Nem sempre a jornada do líder de uma healthtech é tranquila e linear. Obstáculos existem. Para Asseituno, ter claro o propósito da empresa é fundamental para se manter na jornada e vencer os obstáculos. “Se alguém vê a saúde como uma oportunidade de rápida disrupção e ganhos de curto prazo, escolheu a indústria errada. Por outro lado, é um setor muito resiliente, do qual a sociedade inteira depende e tem altas expectativas, na maior parte das vezes não atendidas. É necessário ter uma visão de longo prazo, mas com o senso de urgência que o setor precisa.”
Para Borghi, mesmo diante dos desafios que se apresentam diariamente, é preciso pontuar que os diretores de inovação de instituições de saúde buscam soluções disruptivas. “No passado, eram feitos altos investimentos, e muito pouco era entregue. Hoje, as soluções desejadas são aquelas que ofereçam um melhor atendimento, e várias são as possibilidades existentes.”
Determinação e resiliência são as duas palavras que movem Liguori quando o assunto é superar desafios. Ele conta que uma das formas que encontrou para lidar com os obstáculos é construindo redes de apoio, conectando-se com outros profissionais e líderes do setor para compartilhar experiências e aprender com as vivências de cada um.
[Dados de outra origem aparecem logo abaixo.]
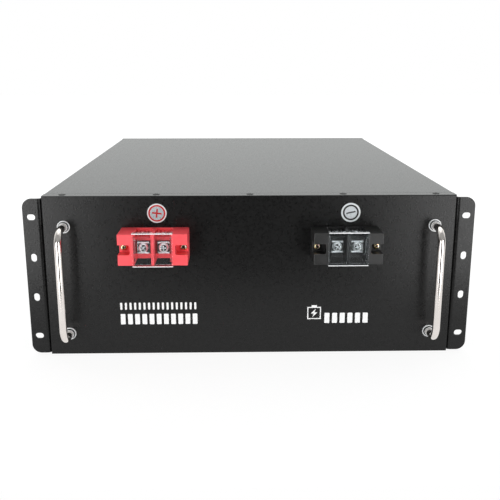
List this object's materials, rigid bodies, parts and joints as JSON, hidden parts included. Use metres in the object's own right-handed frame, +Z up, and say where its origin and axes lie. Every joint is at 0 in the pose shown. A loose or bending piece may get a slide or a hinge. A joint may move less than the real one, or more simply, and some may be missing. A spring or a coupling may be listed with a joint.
{
  "type": "rack battery pack",
  "caption": "Rack-mount steel battery case with slotted ears, chrome bow handles, covered red and black terminal blocks, and prismatic cells with a management board inside.",
  "frame": {"origin": "centre of the case's bottom face", "axes": "+X to the right of someone facing the front panel, +Y towards the back, +Z up"},
  "size_m": [0.4826, 0.6357, 0.1783],
  "materials": {
    "case_paint": "fine-texture powder coat, satin",
    "black_screw": "black oxide",
    "chrome": "polished",
    "zinc_steel": "bright zinc",
    "yellow_zinc": "yellow zinc plate",
    "nickel": "nickel plate",
    "copper": "bare copper",
    "red_plastic": "moulded, semi-gloss",
    "black_plastic": "moulded, semi-gloss",
    "clear_plastic": "clear moulded polycarbonate",
    "label_film": "printed polyester film",
    "cell_can": "aluminium can in blue film",
    "insulation": "glass-fibre laminate",
    "circuit_board": "solder mask",
    "heat_sink": "extruded",
    "connector": "moulded nylon",
    "red_cable": "silicone sleeve",
    "black_cable": "silicone sleeve"
  },
  "bodies": {
    "pack": {"chassis_tray": "case_paint", "front_panel": "case_paint", "rear_panel": "case_paint", "top_cover": "case_paint", "case_screws": "black_screw", "base_screws": "black_screw", "ear_screws": "black_screw", "rack_ear_left": "case_paint", "rack_ear_right": "case_paint", "handle_left": "chrome", "handle_right": "chrome", "handle_ferrules": "chrome", "handle_bolts": "zinc_steel", "block_screws": "yellow_zinc", "block_nuts": "yellow_zinc", "output_nuts": "nickel", "polarity_label_plus": "label_film", "polarity_label_minus": "label_film", "cells_left": "cell_can", "cells_right": "cell_can", "cell_terminals": "nickel", "series_links": "copper", "m6_nuts": "zinc_steel", "cell_spacers": "insulation", "end_plate_front": "zinc_steel", "end_plate_rear": "zinc_steel", "tie_rods": "zinc_steel", "base_sheet": "insulation", "centre_sheet": "insulation", "top_sheet": "insulation", "bms_standoffs": "nickel", "bms_heat_sink": "heat_sink", "bms_mosfets": "black_plastic", "bms_board": "circuit_board", "bms_connectors": "connector", "bms_posts": "copper", "fuse_holder": "black_plastic", "fuse_link": "nickel", "cable_lugs": "nickel", "positive_cables": "red_cable", "negative_cables": "black_cable", "sense_harness": "black_cable", "terminal_block_positive": "red_plastic", "pole_seats_positive": "red_plastic", "pole_studs_positive": "nickel", "output_busbar_positive": "copper", "terminal_block_negative": "black_plastic", "pole_seats_negative": "black_plastic", "pole_studs_negative": "nickel", "output_busbar_negative": "copper"},
    "cover_positive": {"terminal_cover_positive": "clear_plastic"},
    "clamp_positive_left": {"clamp_washer_positive_left": "nickel"},
    "screw_positive_left": {"pole_screw_positive_left": "nickel"},
    "clamp_positive_right": {"clamp_washer_positive_right": "nickel"},
    "screw_positive_right": {"pole_screw_positive_right": "nickel"},
    "cover_negative": {"terminal_cover_negative": "clear_plastic"},
    "clamp_negative_left": {"clamp_washer_negative_left": "nickel"},
    "screw_negative_left": {"pole_screw_negative_left": "nickel"},
    "clamp_negative_right": {"clamp_washer_negative_right": "nickel"},
    "screw_negative_right": {"pole_screw_negative_right": "nickel"}
  },
  "joints": [
    {"name": "cover_positive_off", "type": "slide", "parent": "pack", "child": "cover_positive", "axis": [0, -1, 0], "range_m": [0, 0.03]},
    {"name": "clamp_positive_left_travel", "type": "slide", "parent": "pack", "child": "clamp_positive_left", "axis": [0, -1, 0], "range_m": [0, 0.006]},
    {"name": "screw_positive_left_turn", "type": "hinge", "parent": "clamp_positive_left", "child": "screw_positive_left", "pos_m": [-0.1115, -0.3205, 0.1266], "axis": [0, -1, 0], "range_deg": [0, 2700]},
    {"name": "clamp_positive_right_travel", "type": "slide", "parent": "pack", "child": "clamp_positive_right", "axis": [0, -1, 0], "range_m": [0, 0.006]},
    {"name": "screw_positive_right_turn", "type": "hinge", "parent": "clamp_positive_right", "child": "screw_positive_right", "pos_m": [-0.0905, -0.3205, 0.1266], "axis": [0, -1, 0], "range_deg": [0, 2700]},
    {"name": "cover_negative_off", "type": "slide", "parent": "pack", "child": "cover_negative", "axis": [0, -1, 0], "range_m": [0, 0.03]},
    {"name": "clamp_negative_left_travel", "type": "slide", "parent": "pack", "child": "clamp_negative_left", "axis": [0, -1, 0], "range_m": [0, 0.006]},
    {"name": "screw_negative_left_turn", "type": "hinge", "parent": "clamp_negative_left", "child": "screw_negative_left", "pos_m": [0.0905, -0.3205, 0.1266], "axis": [0, -1, 0], "range_deg": [0, 2700]},
    {"name": "clamp_negative_right_travel", "type": "slide", "parent": "pack", "child": "clamp_negative_right", "axis": [0, -1, 0], "range_m": [0, 0.006]},
    {"name": "screw_negative_right_turn", "type": "hinge", "parent": "clamp_negative_right", "child": "screw_negative_right", "pos_m": [0.1115, -0.3205, 0.1266], "axis": [0, -1, 0], "range_deg": [0, 2700]}
  ],
  "couplings": [
    {"joint": "screw_positive_left_turn", "follows": "clamp_positive_left_travel", "rad_per_m": 7854},
    {"joint": "screw_positive_right_turn", "follows": "clamp_positive_right_travel", "rad_per_m": 7854},
    {"joint": "screw_negative_left_turn", "follows": "clamp_negative_left_travel", "rad_per_m": 7854},
    {"joint": "screw_negative_right_turn", "follows": "clamp_negative_right_travel", "rad_per_m": 7854}
  ]
}
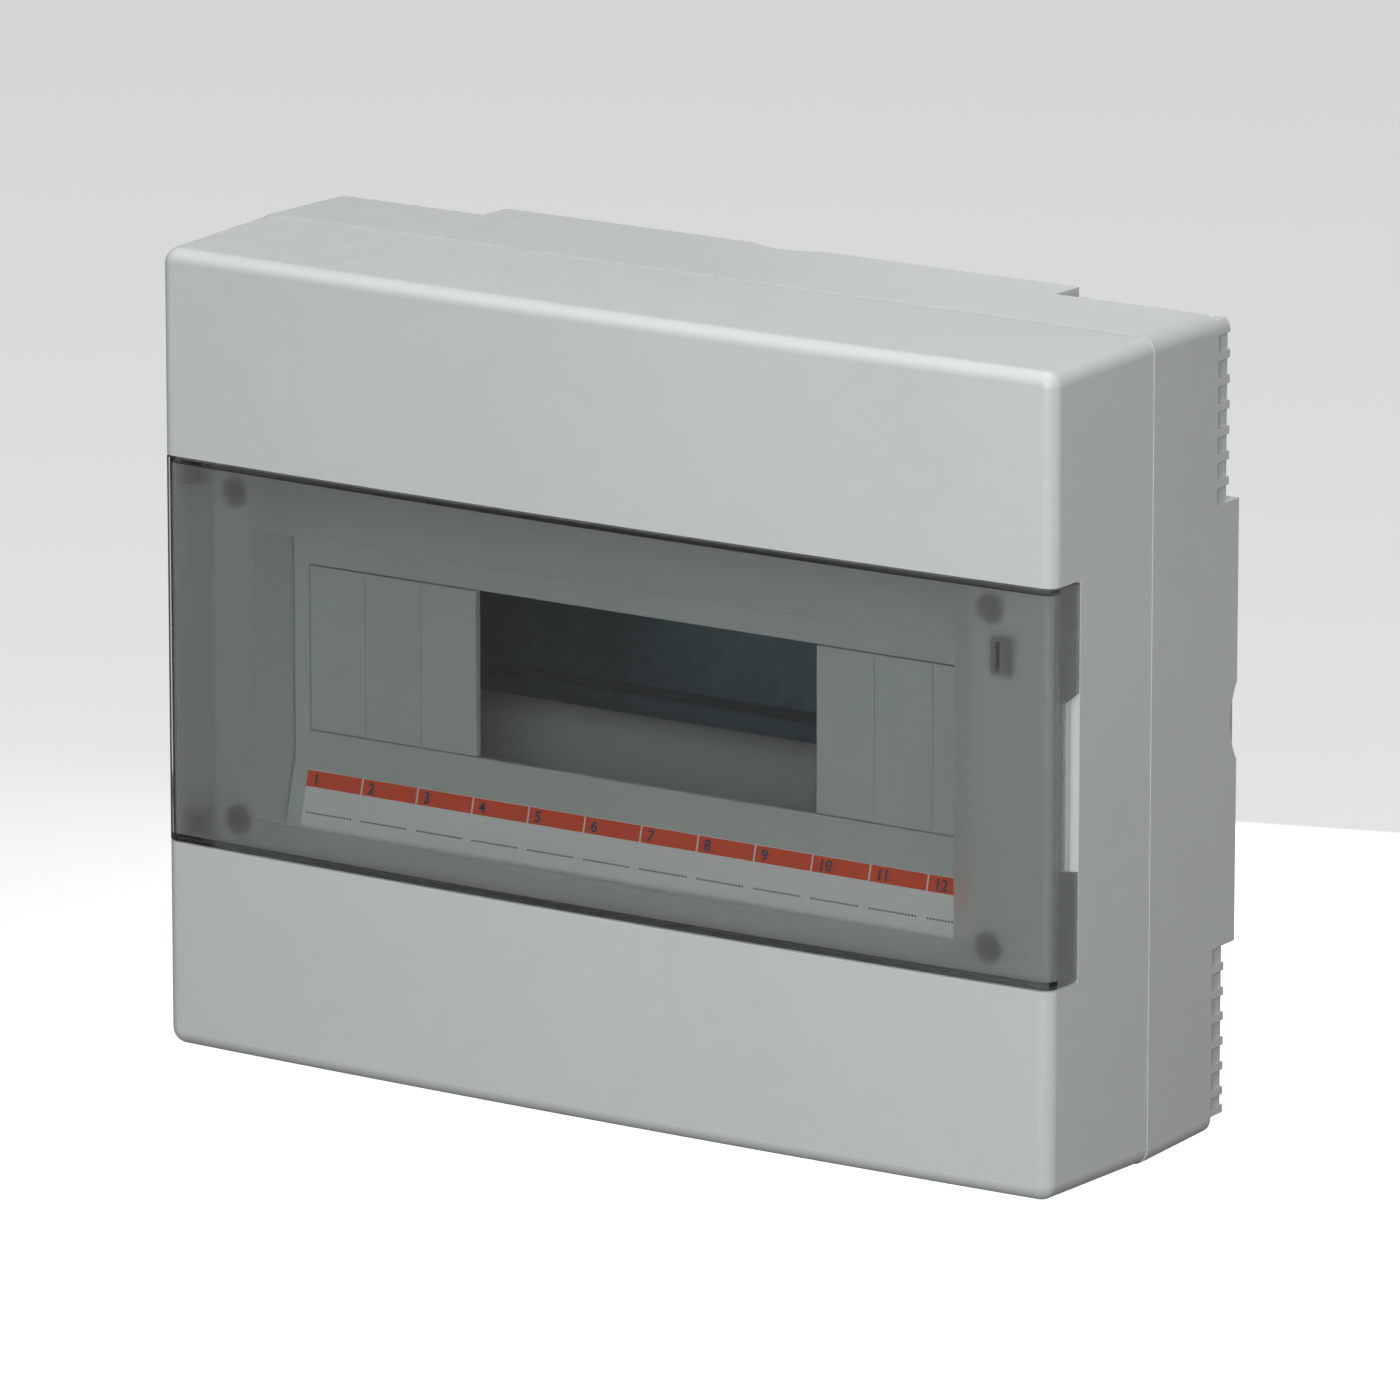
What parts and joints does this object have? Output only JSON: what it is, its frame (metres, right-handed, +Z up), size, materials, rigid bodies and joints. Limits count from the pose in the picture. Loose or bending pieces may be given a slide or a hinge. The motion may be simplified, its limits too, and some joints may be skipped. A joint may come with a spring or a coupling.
{
  "type": "breaker panel box",
  "caption": "Surface-mounted distribution box with a bowed front cover, a smoked wrap-round door, a DIN rail, filler blanks and a label strip.",
  "frame": {"origin": "centre of the wall plane behind the box, level with the middle of the DIN rail", "axes": "+X to the right seen from the front, -Y out of the wall towards the person, +Z up"},
  "size_m": [0.283, 0.0944, 0.2224],
  "materials": {
    "shell": "light warm-grey ABS with a fine satin texture",
    "shell_inner": "light grey ABS, smooth satin",
    "smoked_door": "smoked grey polycarbonate, clear in the middle and frosted at its margins",
    "label": "printed card with orange number cells",
    "bright_steel": "zinc-plated steel",
    "dark_steel": "blackened steel",
    "dark_plastic": "dark acetal",
    "galvanised_rail": "galvanised steel strip with a fine spangle",
    "terminal_brass": "drawn brass",
    "neutral_blue": "blue nylon",
    "earth_green": "green nylon"
  },
  "bodies": {
    "box": {"back_box": "shell", "breaker_panel": "shell_inner", "din_rail": "galvanised_rail", "door_catch": "dark_plastic", "earth_bar": "terminal_brass", "earth_holder": "earth_green", "earth_screw_1": "bright_steel", "earth_screw_2": "bright_steel", "earth_screw_3": "bright_steel", "earth_screw_4": "bright_steel", "earth_screw_5": "bright_steel", "earth_screw_6": "bright_steel", "fixing_cap_1": "shell_inner", "fixing_cap_2": "shell_inner", "fixing_cap_3": "shell_inner", "fixing_cap_4": "shell_inner", "front_cover": "shell", "hinge_pin_lower": "bright_steel", "hinge_pin_upper": "bright_steel", "label_strip": "label", "module_blank_1": "shell_inner", "module_blank_2": "shell_inner", "module_blank_3": "shell_inner", "module_blank_4": "shell_inner", "module_blank_5": "shell_inner", "module_blank_6": "shell_inner", "neutral_bar": "terminal_brass", "neutral_holder": "neutral_blue", "neutral_screw_1": "bright_steel", "neutral_screw_2": "bright_steel", "neutral_screw_3": "bright_steel", "neutral_screw_4": "bright_steel", "neutral_screw_5": "bright_steel", "neutral_screw_6": "bright_steel", "rail_bracket_left": "shell_inner", "rail_bracket_right": "shell_inner", "rail_screw_left": "bright_steel", "rail_screw_right": "bright_steel"},
    "door": {"door": "smoked_door"},
    "cover_screw_1": {"cover_screw_1": "dark_steel"},
    "cover_screw_2": {"cover_screw_2": "dark_steel"},
    "cover_screw_3": {"cover_screw_3": "dark_steel"},
    "cover_screw_4": {"cover_screw_4": "dark_steel"}
  },
  "joints": [
    {"name": "door_hinge", "type": "hinge", "parent": "box", "child": "door", "pos_m": [-0.1345, -0.0835, 0], "axis": [0, 0, -1], "range_deg": [0, 110]},
    {"name": "cover_screw_1_turn", "type": "hinge", "parent": "box", "child": "cover_screw_1", "pos_m": [-0.119, -0.0841, 0.0453], "axis": [0, -1, 0], "range_deg": [0, 90]},
    {"name": "cover_screw_2_turn", "type": "hinge", "parent": "box", "child": "cover_screw_2", "pos_m": [0.119, -0.0841, 0.0453], "axis": [0, -1, 0], "range_deg": [0, 90]},
    {"name": "cover_screw_3_turn", "type": "hinge", "parent": "box", "child": "cover_screw_3", "pos_m": [-0.119, -0.0841, -0.0453], "axis": [0, -1, 0], "range_deg": [0, 90]},
    {"name": "cover_screw_4_turn", "type": "hinge", "parent": "box", "child": "cover_screw_4", "pos_m": [0.119, -0.0841, -0.0453], "axis": [0, -1, 0], "range_deg": [0, 90]}
  ]
}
“As parcerias estratégicas também são valiosas. Colaborar com instituições de saúde, universidades e outras empresas da área pode ampliar nossos recursos e expertise. Além disso, procuro sempre me manter disposto a ajustar estratégias e aprender com os feedbacks e as falhas ao longo do caminho. Manter uma comunicação aberta e transparente com a equipe e os stakeholders ajuda a alinhar expectativas e fortalecer o compromisso de todos com os objetivos da empresa”, afirma.